- PROBLEM DETAILS
Copy out precisely the lines beginning at the line that contains "in imported if" and ending at the line that contains "from mathutils import Matrix, Vector", including both.

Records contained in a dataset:
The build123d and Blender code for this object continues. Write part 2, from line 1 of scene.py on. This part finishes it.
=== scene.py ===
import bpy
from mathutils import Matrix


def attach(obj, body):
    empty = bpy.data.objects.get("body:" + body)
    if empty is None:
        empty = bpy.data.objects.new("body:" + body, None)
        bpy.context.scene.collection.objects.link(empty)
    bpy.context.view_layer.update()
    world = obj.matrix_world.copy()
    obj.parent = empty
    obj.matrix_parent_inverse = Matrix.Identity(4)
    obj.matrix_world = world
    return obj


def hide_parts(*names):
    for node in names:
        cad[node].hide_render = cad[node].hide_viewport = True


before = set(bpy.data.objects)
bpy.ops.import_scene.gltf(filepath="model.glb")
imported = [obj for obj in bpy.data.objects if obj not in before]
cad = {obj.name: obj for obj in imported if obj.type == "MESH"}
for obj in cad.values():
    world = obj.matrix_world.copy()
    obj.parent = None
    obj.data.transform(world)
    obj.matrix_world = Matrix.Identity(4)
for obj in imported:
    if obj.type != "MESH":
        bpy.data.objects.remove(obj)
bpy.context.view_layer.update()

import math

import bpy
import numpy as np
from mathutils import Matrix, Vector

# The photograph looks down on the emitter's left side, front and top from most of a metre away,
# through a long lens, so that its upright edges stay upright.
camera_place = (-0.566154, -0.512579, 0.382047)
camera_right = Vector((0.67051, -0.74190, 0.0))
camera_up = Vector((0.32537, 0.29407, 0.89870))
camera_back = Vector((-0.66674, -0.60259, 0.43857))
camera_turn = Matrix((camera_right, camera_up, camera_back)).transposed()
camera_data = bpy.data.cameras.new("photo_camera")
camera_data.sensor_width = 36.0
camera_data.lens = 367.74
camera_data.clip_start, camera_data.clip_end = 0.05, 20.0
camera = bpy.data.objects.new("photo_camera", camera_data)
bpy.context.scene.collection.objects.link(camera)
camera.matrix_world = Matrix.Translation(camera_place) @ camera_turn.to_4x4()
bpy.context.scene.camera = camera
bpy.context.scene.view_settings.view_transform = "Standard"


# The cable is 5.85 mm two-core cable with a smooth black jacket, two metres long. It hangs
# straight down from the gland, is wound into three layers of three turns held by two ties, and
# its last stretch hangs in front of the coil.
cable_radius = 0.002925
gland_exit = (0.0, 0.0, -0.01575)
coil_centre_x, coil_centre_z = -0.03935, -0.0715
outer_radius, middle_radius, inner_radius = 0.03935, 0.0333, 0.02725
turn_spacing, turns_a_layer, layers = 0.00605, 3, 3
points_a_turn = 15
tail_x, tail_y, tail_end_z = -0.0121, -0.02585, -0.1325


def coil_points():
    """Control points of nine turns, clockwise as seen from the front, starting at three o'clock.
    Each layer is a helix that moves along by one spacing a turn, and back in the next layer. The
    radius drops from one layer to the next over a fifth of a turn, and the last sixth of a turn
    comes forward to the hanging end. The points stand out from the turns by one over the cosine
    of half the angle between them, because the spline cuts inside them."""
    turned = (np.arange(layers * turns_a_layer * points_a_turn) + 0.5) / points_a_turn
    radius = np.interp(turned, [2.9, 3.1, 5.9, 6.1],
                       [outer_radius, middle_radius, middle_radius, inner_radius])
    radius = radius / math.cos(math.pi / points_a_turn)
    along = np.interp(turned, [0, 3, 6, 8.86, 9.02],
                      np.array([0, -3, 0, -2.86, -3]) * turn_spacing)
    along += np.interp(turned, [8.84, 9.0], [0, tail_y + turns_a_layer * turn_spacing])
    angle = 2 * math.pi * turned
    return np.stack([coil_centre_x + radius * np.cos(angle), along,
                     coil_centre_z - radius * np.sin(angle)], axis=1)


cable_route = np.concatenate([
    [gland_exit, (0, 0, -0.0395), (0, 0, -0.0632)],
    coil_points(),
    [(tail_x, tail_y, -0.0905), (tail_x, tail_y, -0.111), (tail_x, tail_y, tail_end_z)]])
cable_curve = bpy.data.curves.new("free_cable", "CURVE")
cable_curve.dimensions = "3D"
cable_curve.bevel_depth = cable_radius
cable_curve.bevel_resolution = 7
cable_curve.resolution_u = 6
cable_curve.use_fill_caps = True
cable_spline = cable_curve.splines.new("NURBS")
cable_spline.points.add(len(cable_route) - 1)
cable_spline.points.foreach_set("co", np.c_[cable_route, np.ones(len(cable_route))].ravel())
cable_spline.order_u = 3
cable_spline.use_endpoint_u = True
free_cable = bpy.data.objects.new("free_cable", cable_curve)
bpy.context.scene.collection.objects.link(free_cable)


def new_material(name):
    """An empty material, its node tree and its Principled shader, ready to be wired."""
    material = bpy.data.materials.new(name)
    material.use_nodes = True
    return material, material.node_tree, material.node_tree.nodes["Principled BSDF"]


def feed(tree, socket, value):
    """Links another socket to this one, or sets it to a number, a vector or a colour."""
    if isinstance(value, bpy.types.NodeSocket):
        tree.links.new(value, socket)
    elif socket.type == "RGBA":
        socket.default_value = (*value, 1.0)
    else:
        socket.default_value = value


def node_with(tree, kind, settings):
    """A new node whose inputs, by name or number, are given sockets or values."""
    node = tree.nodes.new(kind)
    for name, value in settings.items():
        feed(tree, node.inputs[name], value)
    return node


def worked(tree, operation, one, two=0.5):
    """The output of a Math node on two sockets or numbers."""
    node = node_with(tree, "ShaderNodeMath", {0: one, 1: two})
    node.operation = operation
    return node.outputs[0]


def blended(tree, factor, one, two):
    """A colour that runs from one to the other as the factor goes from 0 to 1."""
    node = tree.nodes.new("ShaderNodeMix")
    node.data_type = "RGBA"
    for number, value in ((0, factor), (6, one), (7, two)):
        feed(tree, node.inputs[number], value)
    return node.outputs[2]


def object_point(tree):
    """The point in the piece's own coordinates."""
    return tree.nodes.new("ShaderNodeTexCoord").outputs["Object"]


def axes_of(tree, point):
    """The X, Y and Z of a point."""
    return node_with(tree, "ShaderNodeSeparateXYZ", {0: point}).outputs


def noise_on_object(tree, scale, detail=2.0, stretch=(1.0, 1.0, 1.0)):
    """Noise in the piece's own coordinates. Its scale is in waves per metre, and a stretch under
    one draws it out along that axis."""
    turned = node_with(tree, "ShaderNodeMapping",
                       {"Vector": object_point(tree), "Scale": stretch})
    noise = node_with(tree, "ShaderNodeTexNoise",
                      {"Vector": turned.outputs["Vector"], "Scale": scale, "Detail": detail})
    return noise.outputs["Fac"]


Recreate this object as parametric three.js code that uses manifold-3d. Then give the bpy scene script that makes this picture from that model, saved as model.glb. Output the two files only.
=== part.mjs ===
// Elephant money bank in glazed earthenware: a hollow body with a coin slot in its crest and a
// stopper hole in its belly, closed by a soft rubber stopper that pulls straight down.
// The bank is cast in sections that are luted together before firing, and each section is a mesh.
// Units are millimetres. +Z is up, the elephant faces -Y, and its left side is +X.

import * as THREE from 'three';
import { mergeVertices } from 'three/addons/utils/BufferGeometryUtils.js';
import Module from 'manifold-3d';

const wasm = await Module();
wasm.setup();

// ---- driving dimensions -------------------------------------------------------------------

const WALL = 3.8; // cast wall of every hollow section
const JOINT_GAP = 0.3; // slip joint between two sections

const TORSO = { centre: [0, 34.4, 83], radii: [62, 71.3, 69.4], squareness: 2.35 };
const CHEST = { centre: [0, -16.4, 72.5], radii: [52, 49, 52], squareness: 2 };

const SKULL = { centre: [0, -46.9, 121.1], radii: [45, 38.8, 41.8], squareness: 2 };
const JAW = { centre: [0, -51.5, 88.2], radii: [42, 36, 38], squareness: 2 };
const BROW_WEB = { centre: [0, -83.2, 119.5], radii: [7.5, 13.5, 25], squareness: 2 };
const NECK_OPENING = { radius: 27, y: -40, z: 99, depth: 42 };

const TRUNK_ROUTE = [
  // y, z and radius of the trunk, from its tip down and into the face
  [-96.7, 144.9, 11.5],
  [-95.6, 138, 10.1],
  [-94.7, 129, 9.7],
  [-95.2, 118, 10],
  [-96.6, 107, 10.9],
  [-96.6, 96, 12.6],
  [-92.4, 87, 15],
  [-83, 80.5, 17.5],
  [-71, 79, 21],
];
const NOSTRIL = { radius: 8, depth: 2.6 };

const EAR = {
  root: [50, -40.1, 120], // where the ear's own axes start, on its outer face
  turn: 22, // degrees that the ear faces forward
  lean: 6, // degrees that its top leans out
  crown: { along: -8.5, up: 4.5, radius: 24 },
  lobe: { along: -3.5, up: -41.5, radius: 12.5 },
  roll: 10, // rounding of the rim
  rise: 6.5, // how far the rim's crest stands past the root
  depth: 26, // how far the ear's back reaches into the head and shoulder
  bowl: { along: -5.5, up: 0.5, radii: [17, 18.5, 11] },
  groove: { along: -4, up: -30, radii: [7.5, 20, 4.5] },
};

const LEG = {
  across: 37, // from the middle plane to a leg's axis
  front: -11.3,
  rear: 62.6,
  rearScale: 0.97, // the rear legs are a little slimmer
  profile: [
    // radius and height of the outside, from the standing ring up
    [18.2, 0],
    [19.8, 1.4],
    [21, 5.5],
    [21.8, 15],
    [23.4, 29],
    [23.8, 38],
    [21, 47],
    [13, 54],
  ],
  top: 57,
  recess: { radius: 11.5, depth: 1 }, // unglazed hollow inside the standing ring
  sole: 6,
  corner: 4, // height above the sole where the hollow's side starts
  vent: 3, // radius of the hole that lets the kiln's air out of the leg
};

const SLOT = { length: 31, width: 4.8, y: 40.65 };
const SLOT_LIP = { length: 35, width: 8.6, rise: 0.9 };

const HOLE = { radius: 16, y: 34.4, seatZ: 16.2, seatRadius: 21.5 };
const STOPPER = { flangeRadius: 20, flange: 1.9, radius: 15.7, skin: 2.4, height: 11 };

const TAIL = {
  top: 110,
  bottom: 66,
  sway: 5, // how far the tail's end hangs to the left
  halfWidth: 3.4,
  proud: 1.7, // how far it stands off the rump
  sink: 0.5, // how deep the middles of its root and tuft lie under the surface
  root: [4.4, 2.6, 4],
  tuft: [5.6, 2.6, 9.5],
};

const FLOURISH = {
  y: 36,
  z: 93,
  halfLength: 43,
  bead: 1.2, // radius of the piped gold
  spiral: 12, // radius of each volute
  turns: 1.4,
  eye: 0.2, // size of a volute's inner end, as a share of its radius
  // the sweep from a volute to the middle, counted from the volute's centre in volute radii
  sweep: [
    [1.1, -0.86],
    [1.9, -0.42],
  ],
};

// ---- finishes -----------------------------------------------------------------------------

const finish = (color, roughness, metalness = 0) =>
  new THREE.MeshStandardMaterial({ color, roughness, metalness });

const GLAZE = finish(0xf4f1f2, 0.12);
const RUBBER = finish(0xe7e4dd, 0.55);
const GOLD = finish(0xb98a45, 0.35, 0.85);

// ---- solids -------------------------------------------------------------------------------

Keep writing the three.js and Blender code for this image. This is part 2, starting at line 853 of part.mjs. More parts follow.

- RESULT OF THIS EXERCISE
cad = {obj.name: obj for obj in imported if obj.type == "MESH"}
for obj in cad.values():
    world = obj.matrix_world.copy()
    obj.parent = None
    obj.data.transform(world)
    obj.matrix_world = Matrix.Identity(4)
for obj in imported:
    if obj.type != "MESH":
        bpy.data.objects.remove(obj)
bpy.context.view_layer.update()

import math

import bpy
import numpy as np
from mathutils import Matrix, Vector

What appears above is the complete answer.